Montgomery and Prince Edward Island
L.M. Montgomery (1874-1942) was herself a child of Prince Edward Island, raised largely by her grandparents in the small community of Cavendish after her mother’s early death, and Anne of Green Gables draws deeply on that landscape and that experience of being a child slightly apart from the ordinary family structure around her. The Avonlea of the novel is a lightly fictionalized version of the rural PEI world Montgomery knew intimately — its red roads, its orchards and woods, its tight-knit, gossiping, fundamentally decent community. The specificity of place that makes the novel so vivid is the specificity of a writer describing the home she loved and observed with extraordinary attention.
Marilla and Matthew
If Anne is the novel’s radiant center, the Cuthberts are its quiet emotional anchor, and Montgomery’s portrait of them is among her finest achievements. Matthew, shy to the point of being unable to speak to most women, recognizes something in Anne immediately and becomes her steadfast, wordless champion. Marilla, severe and undemonstrative, undergoes the novel’s deepest transformation: her slow, reluctant, finally overwhelming love for the child she did not ask for is rendered with a restraint that makes it all the more moving. The relationship among these three — the talkative orphan and the two undemonstrative elderly siblings — is the true subject of the book, and its development gives the comedy its underlying weight.
A Century of Adaptation
Since its publication in 1908, Anne of Green Gables has never been out of print and has become a genuine global phenomenon, beloved with particular intensity far beyond the English-speaking world — most famously in Japan, where Anne has long been a cultural touchstone. The novel has generated a vast tradition of adaptation across film, stage, and television, from early silent versions through the cherished 1985 Canadian miniseries to the darker, more contemporary reimagining of Anne with an E. Each adaptation testifies to the durability of Montgomery’s creation: a heroine so completely herself, so specifically and unforgettably alive, that successive generations keep returning to bring her to life again.
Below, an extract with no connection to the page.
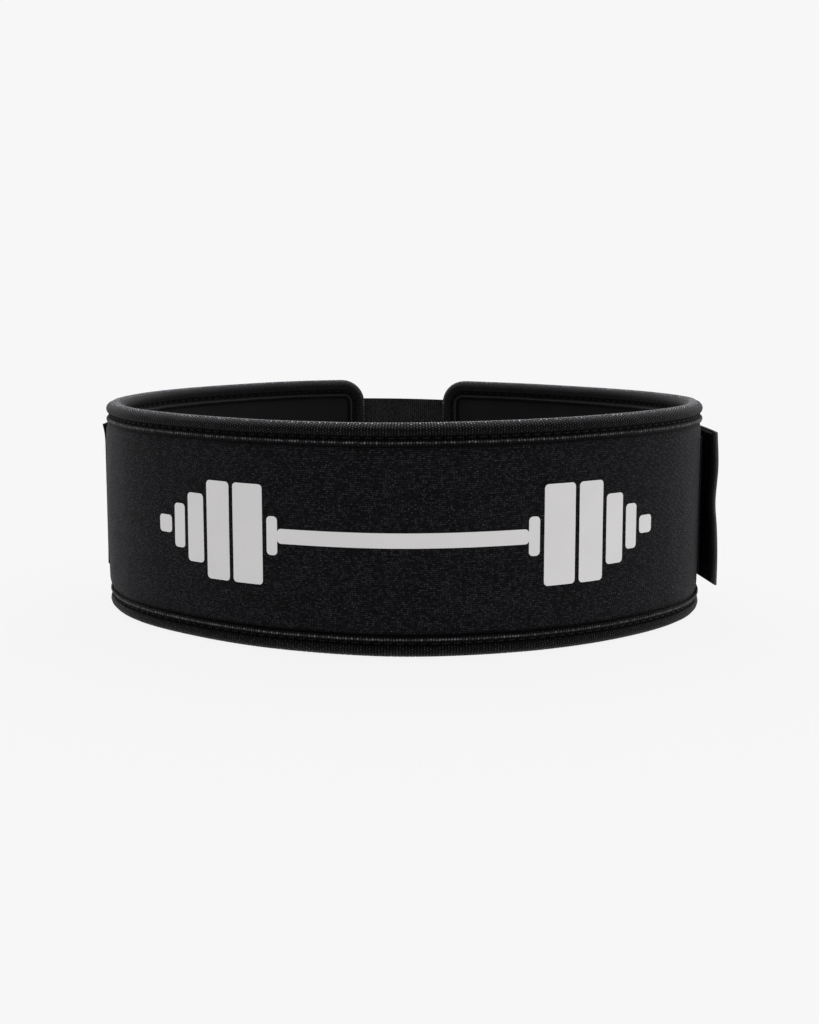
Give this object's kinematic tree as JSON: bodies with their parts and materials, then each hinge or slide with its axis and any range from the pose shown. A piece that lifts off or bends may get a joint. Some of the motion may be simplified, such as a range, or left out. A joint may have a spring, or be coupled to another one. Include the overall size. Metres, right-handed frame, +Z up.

The Imagination as a Way of Living
At the heart of Anne of Green Gables lies a conviction that has made the novel matter to readers far beyond its status as a charming period piece: that imagination is not escapism but a way of making the world richer and more inhabitable. Anne does not retreat from a hard reality into fantasy; she transforms that reality by the intensity of her attention to it, renaming the Avenue the White Way of Delight and the pond the Lake of Shining Waters, and in doing so she insists that the world is more beautiful and more meaningful than the merely practical eye can see. This is the novel’s deepest gift and the source of its endurance. For more than a century it has offered readers — children and adults alike — not merely a story but a model of how to inhabit a life: with curiosity, with verbal exuberance, with an openness to wonder that survives every disappointment. It is, finally, a book about belonging, and about the truth that home is not a place but the specific people who are glad you exist.
Frequently Asked Questions
What is "Anne of Green Gables" about?
An imaginative, red-haired orphan is accidentally sent to Avonlea instead of the boy the Cuthbert siblings expected — and changes their lives and the whole town forever.
Who should read "Anne of Green Gables"?
Readers of all ages, particularly those who love character-driven fiction, classic novels, and stories about belonging, imagination, and finding your place in the world.
What are the key takeaways from "Anne of Green Gables"?
Imagination is not escapism but a way of making the world richer and more inhabitable A child who has been unloved requires not just care but genuine interest and respect Montgomery's PEI landscape is as much a character as any human in the novel Anne's verbal excess — her torrents of language — is both comedy and characterisation The novel is about finding home: not a place but the people who make you feel at home
Is "Anne of Green Gables" worth reading?
Anne of Green Gables is one of the most joyful books in the English language — a novel whose heroine is so vividly alive and so specifically herself that she has been a companion and an inspiration to readers for over a century.